3. Outsource everything -- including your brain -- to a 3rd World Country: He hires virtual assistants in various 3rd World Countries, especially India, who are then given fabulous access to all of his personal information to the point they can pretend to be him and make all of his personal and business decisions. They send all of his correspondence, including e-mails and anything of an official nature (which causes me to assume they wrote this book for him. They certainly wrote many of the excellent reviews). Personal business which can be done remotely are always done by them. As he states he can't be bothered to think for himself, it shouldn't be surprising he isn't interested in working for himself, either. Hey, what could possibly go wrong by hiring complete strangers and giving them all information about you in order to think for you, do your work and run your errands? Finally, point #4:
4. Avoid those who want knowledge: If you can't be bothered knowing anything, why should they? Whether it's your boss or your client, do everything in your power to avoid those people because of how they drain your time. The boss wants you to attend a meeting? Just tell him you're too busy and further kill morale by then asking those other suckers - aka, co-workers - for a quick breakdown of what happened. Clients? Don't get back to them right away, if ever. If they demand to actually know something, have those remote virtual assistants send them just enough to get them to shut up.

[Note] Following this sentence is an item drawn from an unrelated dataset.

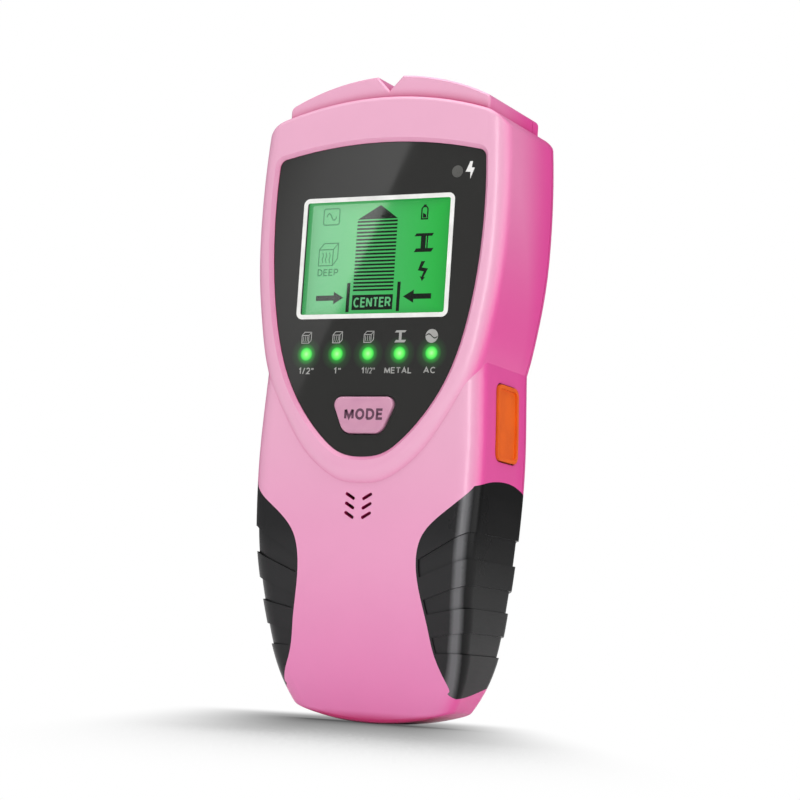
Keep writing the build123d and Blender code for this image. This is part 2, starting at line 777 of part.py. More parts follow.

There are a couple, minuscule, points the author makes that are reasonably valid, such as: It's good to streamline your many processes and it's good to have solid goals. Also, I could say that the book begins by being very motivational. If I were critiquing this on just the first few pages it would likely have 4 stars. As it's written, the unethical, stupid and lazy b.s. kills any chance of this even getting 2 stars.
I wish I hadn't bought this on Kindle.
I wish I had read the bad reviews, first.